Baldrson writes: "Wired magazine reports that in late August, B'nai Brith Canada tried to get the Royal Canadian Mounted Police (RCMP) and the Canadian Security Intelligence Service (CSIS) to pay attention to posts on the Islam Way weblog that solicited for volunteers to join Ossama bin Laden. According to the story: "...after media reports have suggested that Montreal and Halifax may have been meeting points for a number of the terrorists involved in the attack, B'nai Brith Canada is stepping up its efforts to get legislation passed to ban such Web activity.""

1 of 364 comments (clear)

  1. Fruitless by eXtro · · Score: 4, Insightful
    There's a lot of things that are posted on the web which are objectionable, depending on your definition of objectionable. There are many things said in small groups of people that are objectionable. There are things said among large groups of people that are objectionable.

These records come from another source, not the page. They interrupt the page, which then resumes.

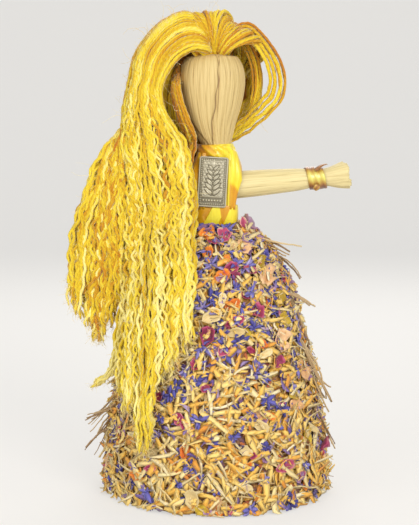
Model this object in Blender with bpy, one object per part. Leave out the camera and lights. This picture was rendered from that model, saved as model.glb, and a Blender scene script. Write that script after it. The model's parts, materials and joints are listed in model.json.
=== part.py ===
# Corn husk doll: husk leaves folded over a head core, a husk roll for arms, a satin ribbon
# bodice with a metal charm, a husk leaf skirt under a crust of dried petals, and yarn hair.
# Metres, +Z up, front is -Y. The origin is on the floor under the middle of the doll's box.
import math
import random

import bpy
from mathutils import Vector

MM = 0.001

# Driving heights, each measured from the one below it
SKIRT_HEIGHT = 162 * MM
TORSO_HEIGHT = 44 * MM
HEAD_HEIGHT = 56 * MM
HAIR_LOFT = 28 * MM
ARM_RISE = 21.5 * MM

# Driving widths
HEM_RADIUS = 63 * MM
WAIST_HALF_WIDTH = 11.5 * MM
WAIST_HALF_DEPTH = 9.5 * MM
NECK_RADIUS = 8.2 * MM
HEAD_HALF_WIDTH = 18.4 * MM
HEAD_HALF_DEPTH = 15 * MM
HEAD_LEAN = 2.6 * MM
HAND_REACH = 80 * MM
HAIR_REACH = 92 * MM

# Husk, its fit and its parts
GAP = 0.35 * MM
HUSK_WALL = 0.8 * MM
CORE_BORE = 7.2 * MM
CORE_BORE_DEPTH = 13 * MM
NECK_STEM = 7 * MM
FILLER_HEIGHT = 7 * MM

# Arm roll
ARM_RADIUS = 8 * MM
WRIST_RADIUS = 5.1 * MM
HAND_RADIUS = 7 * MM
ARM_CORE_RADIUS = 3.6 * MM
ARM_TILT_DEG = 5
WRIST_TIE_WIDTH = 3.8 * MM
WRIST_TIE_WALL = 1.3 * MM
WRIST_TIE_SPACE = 0.6 * MM
KNOT_RADIUS = 1.9 * MM

# Ribbon and thread
RIBBON_WALL = 0.6 * MM
WAIST_BAND_WIDTH = 10.4 * MM
NECK_BAND_WIDTH = 4.5 * MM
STRAP_WIDTH = 5 * MM
THREAD_RADIUS = 0.45 * MM
THREAD_SPACE = 0.5 * MM
WAIST_TIE_DROP = 2.6 * MM

# Charm
CHARM_WIDTH = 20.4 * MM
CHARM_HEIGHT = 31 * MM
CHARM_WALL = 1.6 * MM
CHARM_CORNER = 1.6 * MM
CHARM_RIM = 1.5 * MM
CHARM_SINK = 0.4 * MM
CHARM_LEAN_DEG = 3.4
CHARM_SHIFT = 1.6 * MM

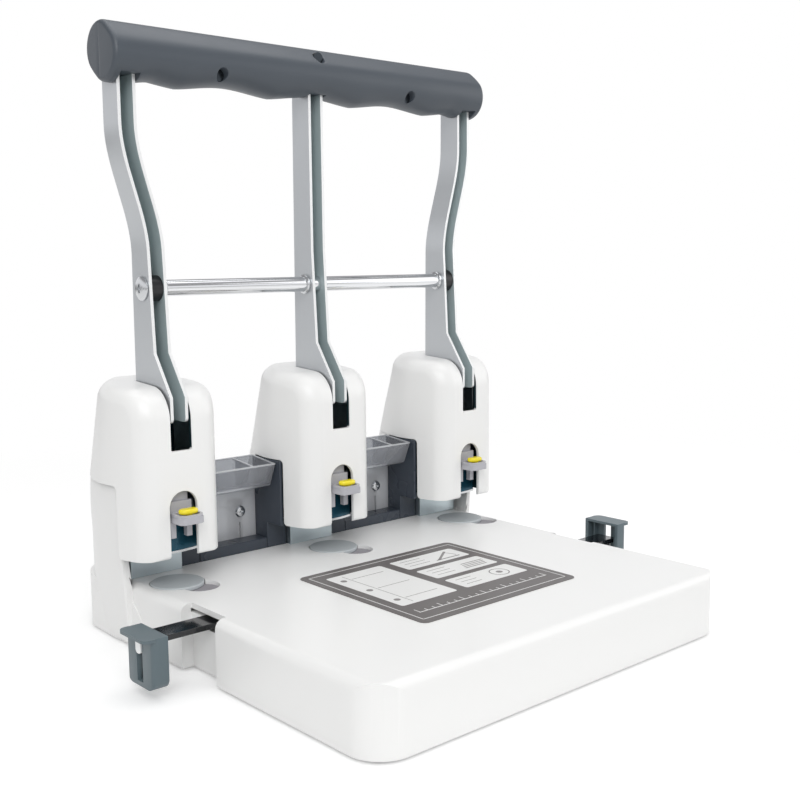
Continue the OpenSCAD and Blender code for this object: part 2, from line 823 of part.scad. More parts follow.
// Side of an arm: an upright leg that widens into the nose, with a round heel about the pivot
arm_side = concat(
  arc([pivot_y, pivot_z], nose_drop, 0, -90),
  arc([nose_y + nose_corner_r, nose_z + nose_corner_r], nose_corner_r, 270, 180),
  [[nose_y, nose_z + nose_h], [arm_front_low, nose_z + nose_h + nose_slant_h],
   [arm_front_top, arm_straight_z], [arm_front_top, arm_top], [arm_back_top, arm_top]]);

channel_side = [
  [0, 0], [arm_back_low - arm_t, 0], [arm_back_low - arm_t, pivot_z], [arm_back_top - arm_t, arm_top],
  [arm_back_top - arm_t, arm_top + overrun], [0, arm_top + overrun]];

module arm(side) color("#c3c7ca") from_front() {
  x = side * hole_pitch;
  difference() {
    intersection() {
      arm_ribbon(side, arm_w / 2);
      side_prism(2 * base_w) polygon(arm_side);
    }
    intersection() {
      arm_ribbon(side, arm_w / 2 - arm_t);
      side_prism(2 * base_w) polygon(channel_side);
    }
    translate([x - arm_w, pivot_y, pivot_z]) rotate([0, 90, 0])
      cylinder(d = pivot_d + 2 * fit, h = 2 * arm_w);
    translate([x, rod_y, rod_z]) rotate([0, side > 0 ? -90 : 90, 0])
      translate([0, 0, side == 0 ? -arm_w : 0]) cylinder(d = rod_d + 2 * fit, h = 2 * arm_w);
    translate([x - arm_w, rod_y, rod_z]) rotate([0, 90, 0])
      cylinder(d = rod_screw_d + 2 * fit, h = 2 * arm_w);
  }
}

module arm_l() arm(-1);
module arm_m() arm(0);
module arm_r() arm(1);

module cross_rod() color("#d5d7da") from_front() {
  translate([-hole_pitch, rod_y, rod_z]) rotate([0, 90, 0]) cylinder(d = rod_d, h = 2 * hole_pitch);
}

module rod_collars() color("#b4b7bb") from_front() {
  for (x = [arm_w / 2 - hole_pitch, -arm_w / 2 - collar_w, arm_w / 2, hole_pitch - arm_w / 2 - collar_w])
    translate([x, rod_y, rod_z]) rotate([0, 90, 0]) difference() {
      cylinder(d = collar_d, h = collar_w);
      translate([0, 0, -overrun]) cylinder(d = rod_d + 2 * fit, h = collar_w + 2 * overrun);
    }
}

// Bush inside an outer arm's channel: it holds the rod's end and the screw from outside
module rod_bush(side) color("#1b1c1e") from_front() {
  w = arm_w - 2 * arm_t - 2 * fit;
  translate([side * hole_pitch, rod_y, rod_z]) rotate([0, side * 90, 0]) difference() {
    translate([0, 0, -w / 2]) cylinder(d = bush_d, h = w);
    translate([0, 0, -w]) cylinder(d = rod_d + 2 * fit, h = w + fit);
    cylinder(d = rod_screw_d + 2 * fit, h = w);
  }
}

module rod_bush_l() rod_bush(-1);
module rod_bush_r() rod_bush(1);

module rod_screws() color("#c9ccd0") from_front() {
  for (side = [-1, 1])
    translate([side * hole_pitch, rod_y, rod_z]) rotate([0, side * 90, 0]) {
      translate([0, 0, 2 * fit]) cylinder(d = rod_screw_d, h = arm_w / 2);
      translate([0, 0, arm_w / 2]) cylinder(d = rod_screw_head_d, h = rod_screw_head_h);
    }
}

// Grip: an oval bar with finger waves along its underside, split into a front and a rear shell

module grip_section() {
  c = grip_oval / 2 * [cos(grip_tilt), sin(grip_tilt)];
  translate([grip_y, grip_z]) polygon(concat(
    arc(c, grip_d / 2, grip_tilt - 90, grip_tilt + 90),
    arc(-c, grip_d / 2, grip_tilt + 90, grip_tilt + 270)));
}

function wave_z(x) = grip_low + scallop_depth * (1 + cos(360 * x / scallop_pitch)) / 2;

module grip_front_outline() {
  r = grip_end_r;
  w = grip_len / 2;
  top = grip_z + grip_half_h;
  n = floor((w - r) / scallop_step);
  polygon(concat(
    arc([w - r, top - r], r, 0, 90), arc([r - w, top - r], r, 90, 180),
    arc([r - w, wave_z(w) + r], r, 180, 270),
    [for (i = [-n:n]) [i * scallop_step, wave_z(i * scallop_step)]],
    arc([w - r, wave_z(w) + r], r, 270, 360)));
}

module grip_body() {
  intersection() {
    side_prism(grip_len) grip_section();
    front_prism(0, base_depth) grip_front_outline();
    linear_extrude(2 * grip_z)
      round_rect(-grip_len / 2, grip_y - grip_half_d, grip_len / 2, grip_y + grip_half_d, grip_end_r);
  }
}

module arm_pockets() {
  for (side = [-1, 0, 1])
    translate([side * (hole_pitch + arm_crank), 0, 0]) {
      span_box(arm_w + 2 * seat_gap, arm_front_top - seat_gap, arm_back_top + arm_lean, 0,
               arm_top + seat_gap);
      span_box(arm_w + 2 * seat_gap, 0, grip_y, 0, grip_low + grip_notch_h);
    }
}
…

    Trying to censor a viewpoint, no matter how wrong the view point is, can not possibly work. If you manage to censor the web (nearly impossible - just go off and start a GeoCities page or my.yahoo page, then another and then another and...) you only move the hateful speech someplace else. Hate didn't originate with the world wide web, its been around for a very long time. It's always managed to find a forum and it always will.


    You're better off spending the funds that would be wasted on censorship on free books for libraries (especially grade school and high school libraries) in order to mold peoples brains into being more accepting of others.